Outside India too, immigrant women bear the brunt of capital accumulation in the hands of a few. The large numbers of Asian women who work as domestic help in the rich households of developed countries give evidence of the pressures of globalisation permeating into the circulation of labour. Global capitalism may have favoured female employment on the one hand, but the temporary and part-time nature of such employment has bred insecurity among women on the other. Very often, this leads to a rejection of modernity as well as its promotion under forms of economic liberalisation. The changing relations and negotiations with the State are reflected in the lives of these women. Women who found themselves swept into the vortex of labour participation in the 1980s owing to globalisation are a case in point.

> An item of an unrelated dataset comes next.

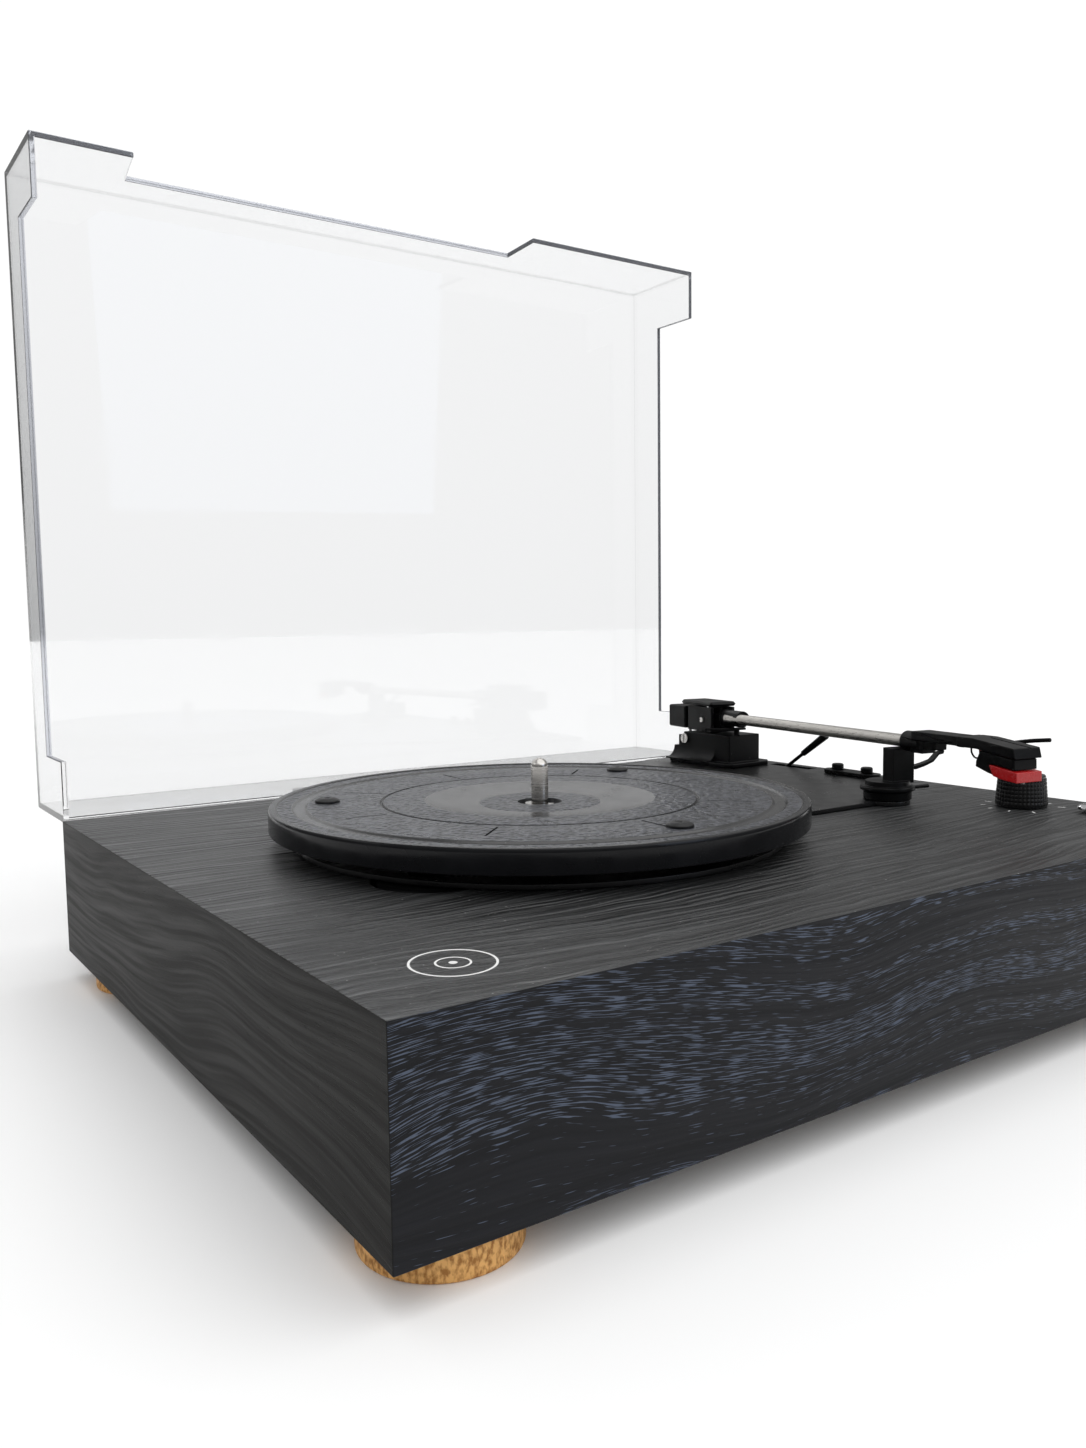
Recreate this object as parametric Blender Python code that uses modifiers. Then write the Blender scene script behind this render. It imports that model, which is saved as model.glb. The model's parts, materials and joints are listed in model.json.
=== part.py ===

Such circumstances, Ghosh alleges, though evidently negative, are also of considerable advantage for women. As women become better established in their particular sectors, the pressure of gender discrimination tends to diminish, and women begin to demand fair wages as well. But then, again, this is precisely what the employers do not bargain for when they hire women.

Although Ghosh addresses the adverse pressures of globalisation upon women, a question she does not raise is: Is globalisation a male discourse? Debates about globalisation involving the growing distance between North and South have become so dominant that feminist analyses of globalisation have been virtually neglected. This is particularly true after the September 11 events when the "clash of civilisations" thesis marginalised women altogether in view of the discussions on fundamentalism, markets and globalisation that followed.

Anti-corporatist movements must include the women’s movement since women are severely affected by its agendas. Movements against globalisation tend to be narrow in their pursuit rather like Marxist ideology, which subsumes all other ideologies, or the nationalist struggles in colonised countries that appropriated all other revolutions within it. But suffice it to say that in the corporate system, women, especially those of the developing world, are earning less than men. In the agricultural sector, particularly, women are finding themselves removed from traditional ways of functioning in an agrarian economy. To take just one example, women’s age-old occupation of treating, sorting and preserving seeds has fallen into disuse owing to the imposed practise of purchasing new hybrid seeds and growing genetically modified crops. Other global pressures come from the over-use of fossil fuel and the cutting down of trees. This has led to the unavailability of fodder and the drying up of "female" skills such as gathering natural herbal medicines and even singing and storytelling which have always been women’s traditional concerns.

Not only should greater attention be paid to the framing of economic policies to prevent the neglect of women, but the mainstream feminist movement should not sever itself off from women’s grass-roots problems. Simply to witness an enormous increase in women’s employment in a world rapidly sold to globalisation should not become the yardstick of discovering ‘feminisation".